Exercise task » Everything from the line containing "tailField, tailLie, tailLockSizes);" through the line containing "obj.parent = empty" should be repeated exactly, and nothing else from the data.

Dataset rows »
....

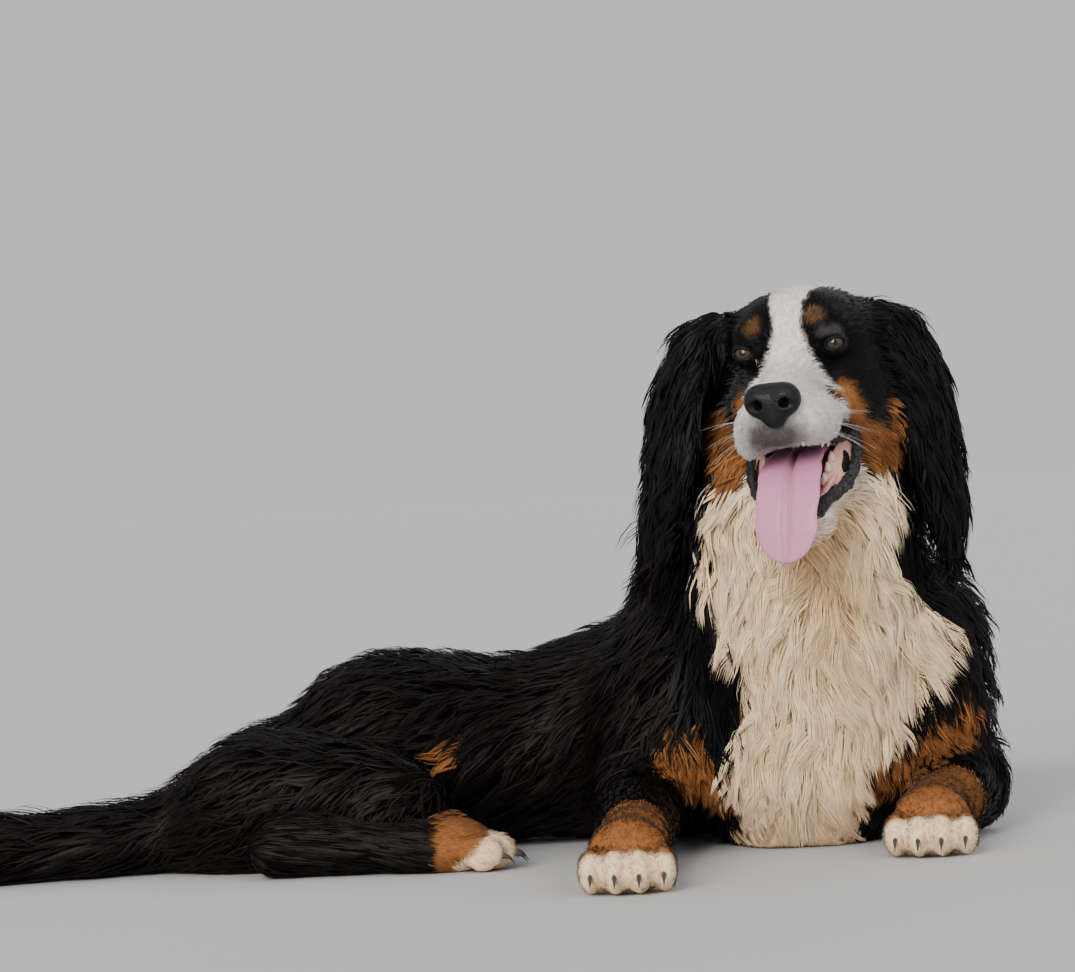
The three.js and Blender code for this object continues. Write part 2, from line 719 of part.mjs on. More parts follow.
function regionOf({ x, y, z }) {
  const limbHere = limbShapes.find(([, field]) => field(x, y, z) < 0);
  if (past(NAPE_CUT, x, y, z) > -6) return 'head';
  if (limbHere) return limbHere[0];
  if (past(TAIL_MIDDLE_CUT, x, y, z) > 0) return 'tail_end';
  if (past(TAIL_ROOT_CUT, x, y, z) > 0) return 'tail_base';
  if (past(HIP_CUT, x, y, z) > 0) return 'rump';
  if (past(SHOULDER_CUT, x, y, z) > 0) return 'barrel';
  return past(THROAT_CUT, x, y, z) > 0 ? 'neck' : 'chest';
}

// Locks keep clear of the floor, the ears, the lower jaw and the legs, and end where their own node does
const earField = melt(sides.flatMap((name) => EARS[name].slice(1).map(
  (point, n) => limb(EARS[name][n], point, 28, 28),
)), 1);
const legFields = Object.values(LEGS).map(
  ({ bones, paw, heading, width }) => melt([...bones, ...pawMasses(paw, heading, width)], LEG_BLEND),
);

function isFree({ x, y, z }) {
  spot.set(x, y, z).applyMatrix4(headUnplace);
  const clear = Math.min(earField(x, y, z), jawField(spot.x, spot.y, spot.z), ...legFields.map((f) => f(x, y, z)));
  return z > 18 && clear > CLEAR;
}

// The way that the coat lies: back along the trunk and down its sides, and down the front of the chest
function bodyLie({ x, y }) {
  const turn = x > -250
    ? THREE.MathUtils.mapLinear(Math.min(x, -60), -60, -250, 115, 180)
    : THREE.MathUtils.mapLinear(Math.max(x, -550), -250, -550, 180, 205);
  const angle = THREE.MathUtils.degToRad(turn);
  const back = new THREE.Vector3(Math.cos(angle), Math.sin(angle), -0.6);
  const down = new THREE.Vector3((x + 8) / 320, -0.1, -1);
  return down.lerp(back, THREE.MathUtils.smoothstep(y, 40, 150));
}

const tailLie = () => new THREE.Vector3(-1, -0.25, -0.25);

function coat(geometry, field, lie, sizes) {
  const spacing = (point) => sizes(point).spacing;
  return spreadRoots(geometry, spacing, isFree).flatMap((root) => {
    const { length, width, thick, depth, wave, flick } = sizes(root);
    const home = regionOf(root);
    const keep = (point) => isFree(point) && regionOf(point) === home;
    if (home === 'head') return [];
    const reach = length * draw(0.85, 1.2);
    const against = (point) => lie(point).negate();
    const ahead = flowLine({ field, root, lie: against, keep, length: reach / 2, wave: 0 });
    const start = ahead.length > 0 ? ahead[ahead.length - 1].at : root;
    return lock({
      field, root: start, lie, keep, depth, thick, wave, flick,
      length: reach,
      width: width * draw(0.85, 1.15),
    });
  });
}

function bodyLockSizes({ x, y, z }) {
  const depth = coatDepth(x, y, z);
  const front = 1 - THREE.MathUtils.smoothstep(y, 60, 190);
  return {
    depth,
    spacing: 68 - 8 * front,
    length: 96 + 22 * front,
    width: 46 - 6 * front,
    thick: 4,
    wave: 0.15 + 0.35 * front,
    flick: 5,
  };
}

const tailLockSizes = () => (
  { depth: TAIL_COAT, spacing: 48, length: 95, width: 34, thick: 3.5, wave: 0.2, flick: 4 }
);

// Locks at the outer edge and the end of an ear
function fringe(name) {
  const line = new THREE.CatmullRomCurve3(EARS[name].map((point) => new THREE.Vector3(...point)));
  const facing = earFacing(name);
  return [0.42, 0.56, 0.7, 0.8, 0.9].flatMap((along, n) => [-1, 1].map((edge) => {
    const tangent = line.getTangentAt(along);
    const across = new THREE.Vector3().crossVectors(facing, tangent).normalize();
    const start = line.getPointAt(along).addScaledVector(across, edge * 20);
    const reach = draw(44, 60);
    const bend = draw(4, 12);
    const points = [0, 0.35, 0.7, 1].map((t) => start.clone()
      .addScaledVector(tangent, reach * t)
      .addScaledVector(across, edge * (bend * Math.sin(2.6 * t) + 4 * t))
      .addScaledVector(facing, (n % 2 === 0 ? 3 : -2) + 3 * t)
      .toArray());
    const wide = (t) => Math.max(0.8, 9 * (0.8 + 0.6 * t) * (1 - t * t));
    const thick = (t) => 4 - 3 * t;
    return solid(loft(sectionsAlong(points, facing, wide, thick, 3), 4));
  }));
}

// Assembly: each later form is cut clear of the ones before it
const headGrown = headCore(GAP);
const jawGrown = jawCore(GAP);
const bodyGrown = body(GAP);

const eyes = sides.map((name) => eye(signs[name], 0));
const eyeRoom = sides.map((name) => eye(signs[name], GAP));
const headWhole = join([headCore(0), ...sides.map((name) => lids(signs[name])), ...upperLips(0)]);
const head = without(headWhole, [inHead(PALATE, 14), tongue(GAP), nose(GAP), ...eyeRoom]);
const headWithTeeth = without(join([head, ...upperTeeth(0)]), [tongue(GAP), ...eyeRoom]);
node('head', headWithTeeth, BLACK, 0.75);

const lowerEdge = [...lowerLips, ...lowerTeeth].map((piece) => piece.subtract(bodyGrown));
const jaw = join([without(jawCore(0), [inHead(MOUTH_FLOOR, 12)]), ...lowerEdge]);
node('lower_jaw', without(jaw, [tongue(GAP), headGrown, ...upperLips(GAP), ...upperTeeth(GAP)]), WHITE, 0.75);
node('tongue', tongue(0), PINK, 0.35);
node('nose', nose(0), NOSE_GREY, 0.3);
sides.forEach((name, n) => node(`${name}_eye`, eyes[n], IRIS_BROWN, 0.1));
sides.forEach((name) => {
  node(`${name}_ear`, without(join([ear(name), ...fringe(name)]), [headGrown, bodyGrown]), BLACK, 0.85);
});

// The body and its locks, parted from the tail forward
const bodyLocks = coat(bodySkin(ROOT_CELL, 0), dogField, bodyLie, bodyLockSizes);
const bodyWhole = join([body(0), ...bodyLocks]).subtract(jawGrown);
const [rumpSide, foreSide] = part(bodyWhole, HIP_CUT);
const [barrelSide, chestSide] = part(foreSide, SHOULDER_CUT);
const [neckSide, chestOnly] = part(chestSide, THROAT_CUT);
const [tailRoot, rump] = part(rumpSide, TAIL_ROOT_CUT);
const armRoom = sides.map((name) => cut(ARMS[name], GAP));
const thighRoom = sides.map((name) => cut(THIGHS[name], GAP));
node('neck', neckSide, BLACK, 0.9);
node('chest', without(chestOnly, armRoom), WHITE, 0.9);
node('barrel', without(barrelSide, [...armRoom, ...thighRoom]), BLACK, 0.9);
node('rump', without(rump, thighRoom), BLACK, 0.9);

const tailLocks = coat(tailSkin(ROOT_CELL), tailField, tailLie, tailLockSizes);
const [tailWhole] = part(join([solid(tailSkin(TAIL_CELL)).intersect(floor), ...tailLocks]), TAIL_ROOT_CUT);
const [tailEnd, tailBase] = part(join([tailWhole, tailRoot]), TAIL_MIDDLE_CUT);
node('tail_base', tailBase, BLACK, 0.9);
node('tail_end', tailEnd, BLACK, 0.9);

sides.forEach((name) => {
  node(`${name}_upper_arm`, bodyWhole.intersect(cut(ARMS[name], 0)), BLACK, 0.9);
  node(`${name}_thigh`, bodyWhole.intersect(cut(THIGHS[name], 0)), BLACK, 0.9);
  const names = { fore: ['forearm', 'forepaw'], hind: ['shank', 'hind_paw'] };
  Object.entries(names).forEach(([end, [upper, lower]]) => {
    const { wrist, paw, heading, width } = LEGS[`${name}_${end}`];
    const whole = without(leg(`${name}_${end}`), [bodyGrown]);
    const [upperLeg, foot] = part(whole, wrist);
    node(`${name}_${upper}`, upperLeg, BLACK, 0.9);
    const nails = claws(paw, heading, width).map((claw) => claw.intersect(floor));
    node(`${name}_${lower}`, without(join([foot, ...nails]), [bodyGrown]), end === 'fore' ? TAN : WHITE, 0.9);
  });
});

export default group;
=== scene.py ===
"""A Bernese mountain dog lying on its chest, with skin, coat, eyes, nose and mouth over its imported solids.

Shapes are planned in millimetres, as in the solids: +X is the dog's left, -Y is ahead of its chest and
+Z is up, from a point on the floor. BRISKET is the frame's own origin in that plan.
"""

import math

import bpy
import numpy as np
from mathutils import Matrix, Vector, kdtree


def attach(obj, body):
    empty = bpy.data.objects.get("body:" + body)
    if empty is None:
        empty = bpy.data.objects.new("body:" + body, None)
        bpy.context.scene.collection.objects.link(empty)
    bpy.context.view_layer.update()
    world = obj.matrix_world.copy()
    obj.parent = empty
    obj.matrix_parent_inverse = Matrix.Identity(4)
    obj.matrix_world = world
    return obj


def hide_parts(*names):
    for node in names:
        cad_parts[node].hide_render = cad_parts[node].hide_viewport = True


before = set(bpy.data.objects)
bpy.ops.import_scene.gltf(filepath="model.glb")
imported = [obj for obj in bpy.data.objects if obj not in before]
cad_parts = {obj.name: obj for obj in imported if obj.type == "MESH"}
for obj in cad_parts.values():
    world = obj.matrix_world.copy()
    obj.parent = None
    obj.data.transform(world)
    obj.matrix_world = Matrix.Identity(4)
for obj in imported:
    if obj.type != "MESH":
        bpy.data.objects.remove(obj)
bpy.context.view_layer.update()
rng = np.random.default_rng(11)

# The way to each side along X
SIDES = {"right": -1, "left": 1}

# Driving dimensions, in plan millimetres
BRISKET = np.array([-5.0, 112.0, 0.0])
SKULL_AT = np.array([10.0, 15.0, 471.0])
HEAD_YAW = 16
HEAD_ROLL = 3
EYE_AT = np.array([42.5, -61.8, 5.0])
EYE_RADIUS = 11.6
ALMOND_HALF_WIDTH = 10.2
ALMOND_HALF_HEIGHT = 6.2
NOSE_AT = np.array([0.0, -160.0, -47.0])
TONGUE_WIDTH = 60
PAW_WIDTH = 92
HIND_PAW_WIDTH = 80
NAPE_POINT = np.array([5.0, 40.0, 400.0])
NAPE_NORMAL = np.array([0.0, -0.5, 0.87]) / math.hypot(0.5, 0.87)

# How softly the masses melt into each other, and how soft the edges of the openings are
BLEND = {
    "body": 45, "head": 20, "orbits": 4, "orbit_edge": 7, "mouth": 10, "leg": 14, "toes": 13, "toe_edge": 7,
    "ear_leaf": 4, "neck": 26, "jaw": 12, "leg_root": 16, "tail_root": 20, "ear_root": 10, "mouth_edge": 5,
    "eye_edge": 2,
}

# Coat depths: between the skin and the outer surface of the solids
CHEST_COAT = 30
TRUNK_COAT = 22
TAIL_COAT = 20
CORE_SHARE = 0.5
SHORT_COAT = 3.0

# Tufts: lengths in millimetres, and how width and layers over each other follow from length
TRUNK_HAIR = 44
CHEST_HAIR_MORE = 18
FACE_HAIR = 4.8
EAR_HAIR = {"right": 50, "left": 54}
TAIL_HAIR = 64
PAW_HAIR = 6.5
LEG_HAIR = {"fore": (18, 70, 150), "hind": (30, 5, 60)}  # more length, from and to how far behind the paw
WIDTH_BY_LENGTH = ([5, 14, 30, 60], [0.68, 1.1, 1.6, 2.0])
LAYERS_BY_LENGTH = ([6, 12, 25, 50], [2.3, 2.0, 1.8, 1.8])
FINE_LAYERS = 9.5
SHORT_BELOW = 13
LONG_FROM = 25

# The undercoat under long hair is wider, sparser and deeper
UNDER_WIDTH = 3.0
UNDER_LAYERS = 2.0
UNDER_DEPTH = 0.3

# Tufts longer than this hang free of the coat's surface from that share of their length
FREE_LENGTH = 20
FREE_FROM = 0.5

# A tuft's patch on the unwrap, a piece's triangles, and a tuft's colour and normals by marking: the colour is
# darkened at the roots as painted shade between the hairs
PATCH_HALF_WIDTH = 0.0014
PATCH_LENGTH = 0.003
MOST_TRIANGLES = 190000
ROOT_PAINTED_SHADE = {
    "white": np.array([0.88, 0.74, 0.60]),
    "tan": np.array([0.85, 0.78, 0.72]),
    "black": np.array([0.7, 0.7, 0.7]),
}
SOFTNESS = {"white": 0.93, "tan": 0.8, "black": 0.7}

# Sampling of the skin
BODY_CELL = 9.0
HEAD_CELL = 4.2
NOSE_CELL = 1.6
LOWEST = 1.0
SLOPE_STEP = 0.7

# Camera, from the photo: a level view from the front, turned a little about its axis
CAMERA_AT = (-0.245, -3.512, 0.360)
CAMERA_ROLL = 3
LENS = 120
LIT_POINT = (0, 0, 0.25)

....

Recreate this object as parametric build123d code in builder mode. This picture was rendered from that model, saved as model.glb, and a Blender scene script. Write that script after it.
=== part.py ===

....

Solution for this task »
const tailLocks = coat(tailSkin(ROOT_CELL), tailField, tailLie, tailLockSizes);
const [tailWhole] = part(join([solid(tailSkin(TAIL_CELL)).intersect(floor), ...tailLocks]), TAIL_ROOT_CUT);
const [tailEnd, tailBase] = part(join([tailWhole, tailRoot]), TAIL_MIDDLE_CUT);
node('tail_base', tailBase, BLACK, 0.9);
node('tail_end', tailEnd, BLACK, 0.9);

sides.forEach((name) => {
  node(`${name}_upper_arm`, bodyWhole.intersect(cut(ARMS[name], 0)), BLACK, 0.9);
  node(`${name}_thigh`, bodyWhole.intersect(cut(THIGHS[name], 0)), BLACK, 0.9);
  const names = { fore: ['forearm', 'forepaw'], hind: ['shank', 'hind_paw'] };
  Object.entries(names).forEach(([end, [upper, lower]]) => {
    const { wrist, paw, heading, width } = LEGS[`${name}_${end}`];
    const whole = without(leg(`${name}_${end}`), [bodyGrown]);
    const [upperLeg, foot] = part(whole, wrist);
    node(`${name}_${upper}`, upperLeg, BLACK, 0.9);
    const nails = claws(paw, heading, width).map((claw) => claw.intersect(floor));
    node(`${name}_${lower}`, without(join([foot, ...nails]), [bodyGrown]), end === 'fore' ? TAN : WHITE, 0.9);
  });
});

export default group;
=== scene.py ===
"""A Bernese mountain dog lying on its chest, with skin, coat, eyes, nose and mouth over its imported solids.

Shapes are planned in millimetres, as in the solids: +X is the dog's left, -Y is ahead of its chest and
+Z is up, from a point on the floor. BRISKET is the frame's own origin in that plan.
"""

import math

import bpy
import numpy as np
from mathutils import Matrix, Vector, kdtree


def attach(obj, body):
    empty = bpy.data.objects.get("body:" + body)
    if empty is None:
        empty = bpy.data.objects.new("body:" + body, None)
        bpy.context.scene.collection.objects.link(empty)
    bpy.context.view_layer.update()
    world = obj.matrix_world.copy()
    obj.parent = empty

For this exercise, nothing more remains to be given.